◆ Work to do: Find and return each line containing "with".
··· Data for processing ···
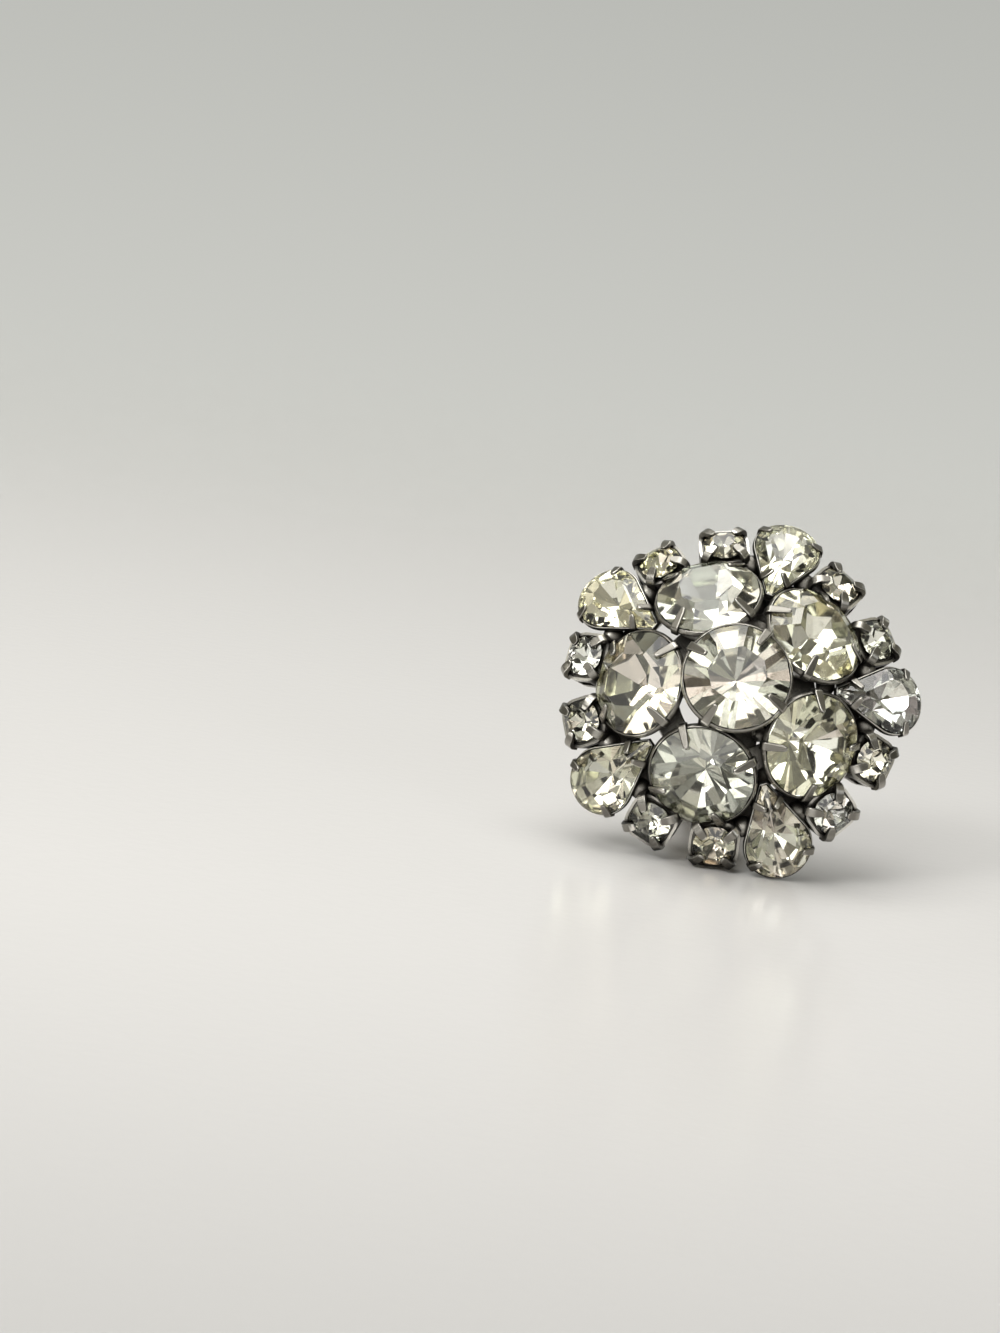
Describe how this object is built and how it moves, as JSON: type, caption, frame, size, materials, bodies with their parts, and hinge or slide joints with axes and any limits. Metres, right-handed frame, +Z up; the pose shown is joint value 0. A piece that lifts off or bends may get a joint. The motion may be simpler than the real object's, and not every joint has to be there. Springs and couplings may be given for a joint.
{
  "type": "rhinestone clip-on earring",
  "caption": "Domed round clip-on earring of clear faceted glass stones in soldered claw cups, with a hinged clip lever open behind it as a stand.",
  "frame": {"origin": "middle of the footprint's box, on the table that the earring stands on", "axes": "+Z up; the face looks along -Y and leans back 22 degrees; +X is to the right of the face; the clip's hinge runs along X"},
  "size_m": [0.0298, 0.0257, 0.0274],
  "materials": {
    "plated_metal": "rhodium-plated brass, aged and slightly tarnished",
    "pin_steel": "plain steel wire, riveted",
    "foiled_glass": "cut glass with a silver foil back, slightly yellowed"
  },
  "bodies": {
    "earring": {"setting": "plated_metal", "hinge_pin": "pin_steel", "stone_middle": "foiled_glass", "stone_ring_1": "foiled_glass", "stone_ring_2": "foiled_glass", "stone_ring_3": "foiled_glass", "stone_ring_4": "foiled_glass", "stone_ring_5": "foiled_glass", "stone_pear_1": "foiled_glass", "stone_pear_2": "foiled_glass", "stone_pear_3": "foiled_glass", "stone_pear_4": "foiled_glass", "stone_pear_5": "foiled_glass", "stone_small_1": "foiled_glass", "stone_small_2": "foiled_glass", "stone_small_3": "foiled_glass", "stone_small_4": "foiled_glass", "stone_small_5": "foiled_glass", "stone_small_6": "foiled_glass", "stone_small_7": "foiled_glass", "stone_small_8": "foiled_glass", "stone_small_9": "foiled_glass", "stone_small_10": "foiled_glass"},
    "clip": {"clip_lever": "plated_metal"}
  },
  "joints": [
    {"name": "clip_hinge", "type": "hinge", "parent": "earring", "child": "clip", "pos_m": [-0.0005, -0.00098, 0.00593], "axis": [1, 0, 0], "range_deg": [0, 90]}
  ]
}
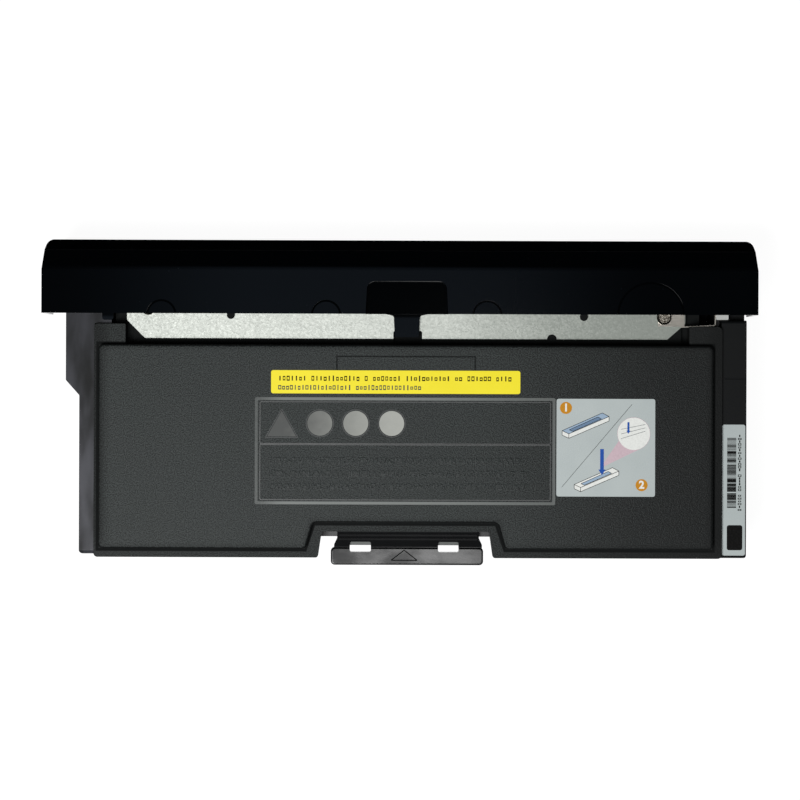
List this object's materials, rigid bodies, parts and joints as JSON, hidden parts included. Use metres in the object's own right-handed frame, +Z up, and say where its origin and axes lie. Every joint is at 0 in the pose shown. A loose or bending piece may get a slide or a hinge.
···
◆ The output:
Describe how this object is built and how it moves, as JSON: type, caption, frame, size, materials, bodies with their parts, and hinge or slide joints with axes and any limits. Metres, right-handed frame, +Z up; the pose shown is joint value 0. A piece that lifts off or bends may get a joint. The motion may be simpler than the real object's, and not every joint has to be there. Springs and couplings may be given for a joint.
  "caption": "Domed round clip-on earring of clear faceted glass stones in soldered claw cups, with a hinged clip lever open behind it as a stand.",
    "foiled_glass": "cut glass with a silver foil back, slightly yellowed"